● Stated task
Give the data again exactly, from its opening line through the line in which "const WEB_THICKNESS = 12;" appears.
------------------------------------------------------------
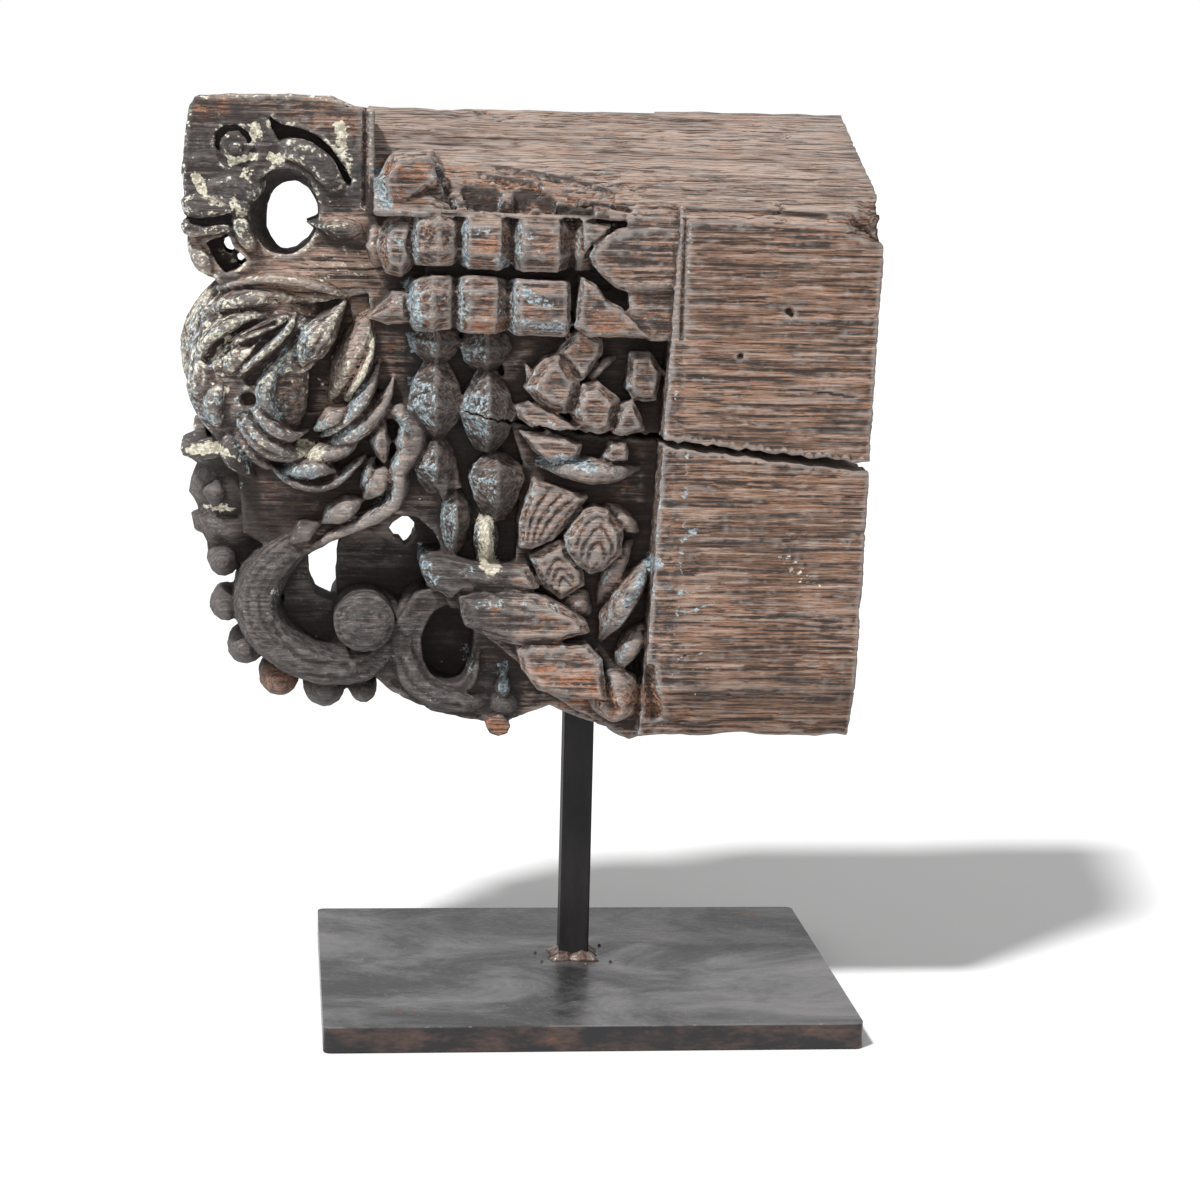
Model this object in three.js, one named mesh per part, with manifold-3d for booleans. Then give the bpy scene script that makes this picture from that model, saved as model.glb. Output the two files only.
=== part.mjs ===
// A carved peacock corbel on a display stand. The corbel is the end of one teak bracket: a plain squared
// tail that was built into a wall, rows and strands of faceted beads, a drop of buds and leaves, and a
// peacock over a beaded scroll at the nose, carved on both cheeks. It stands on a square steel post that is
// welded to a flat steel plate. Millimetres, +Z up, the carved front cheek faces -Y.

import * as THREE from 'three';
import { mergeVertices } from 'three/addons/utils/BufferGeometryUtils.js';
import Module from 'manifold-3d';

const wasm = await Module();
wasm.setup();

// Stand
const PLATE_WIDTH = 206;
const PLATE_DEPTH = 170;
const PLATE_THICKNESS = 10;
const PLATE_CORNER = 3;
const POST_SIDE = 12;
const POST_EDGE = 1;
const POST_SHOWN = 97;
const POST_SETBACK = 11;
const WELD_REACH = 8;
const WELD_RISE = 7;
const SOCKET_DEPTH = 58;
const CLEARANCE = 0.3;

// Corbel, from nose to tail, underside to top and cheek to cheek
const CORBEL_LENGTH = 268;
const CORBEL_HEIGHT = 246;
const CORBEL_THICKNESS = 110;
const TAIL_LENGTH = 77;
const TAIL_END_LEAN = 0.026;
const ARRIS_LEAN = 0.048;
const TOP_FALL = 38;
const UNDERSIDE_BEVEL = 10;
const BEVEL_HEIGHT = 20;
const TOP_BEVEL = 4;
const BEADED_SKIRT = 1;
const CRACK_GAPE = 4.6;
const CRACK_DEPTH = 66;
const HEAD_THICKNESS = 54;
const BEADED_THICKNESS = 104;
const STEPS_THICKNESS = 68;
const CORE_THICKNESS = 46;
const SCROLL_THICKNESS = 70;
const SMALL_SCROLL_THICKNESS = 64;
const WEB_THICKNESS = 12;

// The carving is drawn at the corbel's real size, from the post's axis and the underside, and keeps its
// proportions when the corbel is made longer, taller or thicker.
const DRAWN_LENGTH = 268;
const DRAWN_HEIGHT = 246;
const DRAWN_THICKNESS = 110;
const DRAWN_NOSE = 160;
const DRAWN_UNDERSIDE = 4.5;
const ALONG = CORBEL_LENGTH / DRAWN_LENGTH;
const UP = CORBEL_HEIGHT / DRAWN_HEIGHT;
const DEEP = CORBEL_THICKNESS / DRAWN_THICKNESS;
const HALF = CORBEL_THICKNESS / 2;
const TAIL_END = CORBEL_LENGTH - DRAWN_NOSE * ALONG;
const ARRIS = TAIL_END - TAIL_LENGTH;
const ROOT = 4;
const PLAINER_BACK = 0.7;
const FRONT = -1;
const BACK = 1;
const CHEEKS = [FRONT, BACK];

// Frames for extrusions: a cheek outline is pushed through the thickness, a cross section along the length
const THROUGH = new THREE.Matrix4().makeBasis(
  new THREE.Vector3(1, 0, 0), new THREE.Vector3(0, 0, 1), new THREE.Vector3(0, -1, 0));
const LENGTHWISE = new THREE.Matrix4().makeBasis(
  new THREE.Vector3(0, 1, 0), new THREE.Vector3(0, 0, 1), new THREE.Vector3(1, 0, 0));

// Solids

function signedVolume(positions, triangles) {
  const [a, b, c] = [new THREE.Vector3(), new THREE.Vector3(), new THREE.Vector3()];
  let volume = 0;
  for (let i = 0; i < triangles.length; i += 3) {
    a.fromArray(positions, 3 * triangles[i]);
    b.fromArray(positions, 3 * triangles[i + 1]);
    c.fromArray(positions, 3 * triangles[i + 2]);
    volume += a.dot(b.cross(c)) / 6;
  }
  return volume;
}

function toSolid(geometry) {
  const bare = geometry.clone();
  bare.deleteAttribute('normal');
  bare.deleteAttribute('uv');
  const merged = mergeVertices(bare, 1e-4);
  const positions = merged.attributes.position.array;
  const triangles = [];
  for (let i = 0; i < merged.index.count; i += 3) {
    const corner = [0, 1, 2].map((k) => merged.index.getX(i + k));
    if (new Set(corner).size === 3) triangles.push(...corner);
  }
  if (signedVolume(positions, triangles) < 0) triangles.reverse();
  return new wasm.Manifold(new wasm.Mesh({
    numProp: 3,
    vertProperties: new Float32Array(positions),
    triVerts: new Uint32Array(triangles),
  }));
}

function toGeometry(solid) {
  const mesh = solid.getMesh();
  const geometry = new THREE.BufferGeometry();
  geometry.setAttribute('position', new THREE.BufferAttribute(mesh.vertProperties, 3));
  geometry.setIndex(new THREE.BufferAttribute(mesh.triVerts, 1));
  return geometry;
}

const joined = (solids) => solids.reduce((sum, solid) => sum.add(solid));
const carvedFrom = (wood, cuts) => cuts.reduce((left, cut) => left.subtract(cut), wood);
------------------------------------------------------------
● Result below
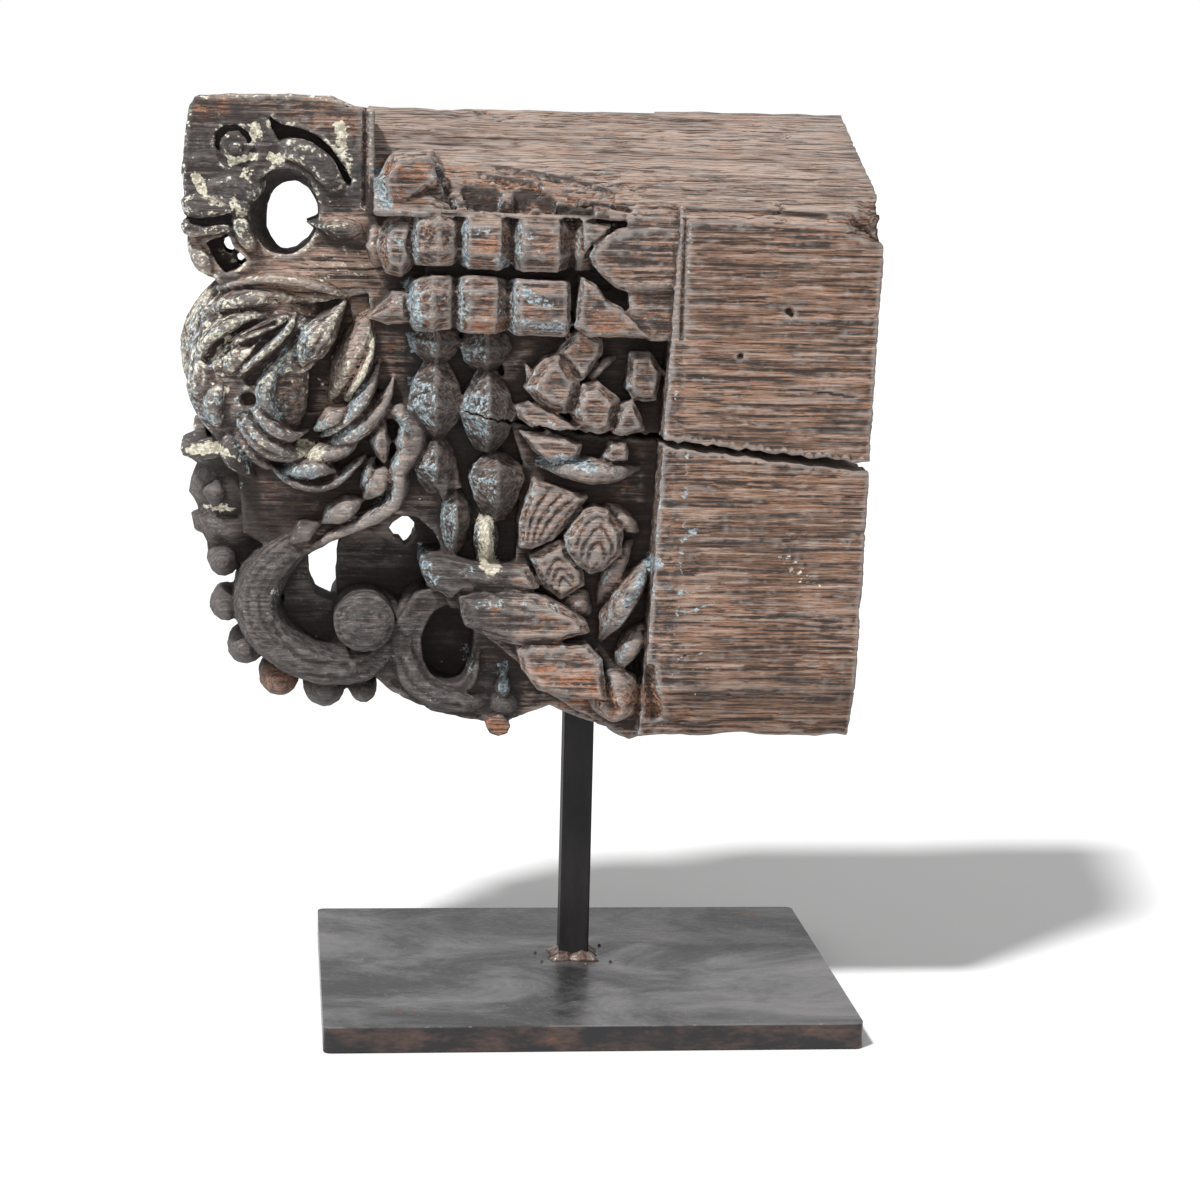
Model this object in three.js, one named mesh per part, with manifold-3d for booleans. Then give the bpy scene script that makes this picture from that model, saved as model.glb. Output the two files only.
=== part.mjs ===
// A carved peacock corbel on a display stand. The corbel is the end of one teak bracket: a plain squared
// tail that was built into a wall, rows and strands of faceted beads, a drop of buds and leaves, and a
// peacock over a beaded scroll at the nose, carved on both cheeks. It stands on a square steel post that is
// welded to a flat steel plate. Millimetres, +Z up, the carved front cheek faces -Y.

import * as THREE from 'three';
import { mergeVertices } from 'three/addons/utils/BufferGeometryUtils.js';
import Module from 'manifold-3d';

const wasm = await Module();
wasm.setup();

// Stand
const PLATE_WIDTH = 206;
const PLATE_DEPTH = 170;
const PLATE_THICKNESS = 10;
const PLATE_CORNER = 3;
const POST_SIDE = 12;
const POST_EDGE = 1;
const POST_SHOWN = 97;
const POST_SETBACK = 11;
const WELD_REACH = 8;
const WELD_RISE = 7;
const SOCKET_DEPTH = 58;
const CLEARANCE = 0.3;

// Corbel, from nose to tail, underside to top and cheek to cheek
const CORBEL_LENGTH = 268;
const CORBEL_HEIGHT = 246;
const CORBEL_THICKNESS = 110;
const TAIL_LENGTH = 77;
const TAIL_END_LEAN = 0.026;
const ARRIS_LEAN = 0.048;
const TOP_FALL = 38;
const UNDERSIDE_BEVEL = 10;
const BEVEL_HEIGHT = 20;
const TOP_BEVEL = 4;
const BEADED_SKIRT = 1;
const CRACK_GAPE = 4.6;
const CRACK_DEPTH = 66;
const HEAD_THICKNESS = 54;
const BEADED_THICKNESS = 104;
const STEPS_THICKNESS = 68;
const CORE_THICKNESS = 46;
const SCROLL_THICKNESS = 70;
const SMALL_SCROLL_THICKNESS = 64;
const WEB_THICKNESS = 12;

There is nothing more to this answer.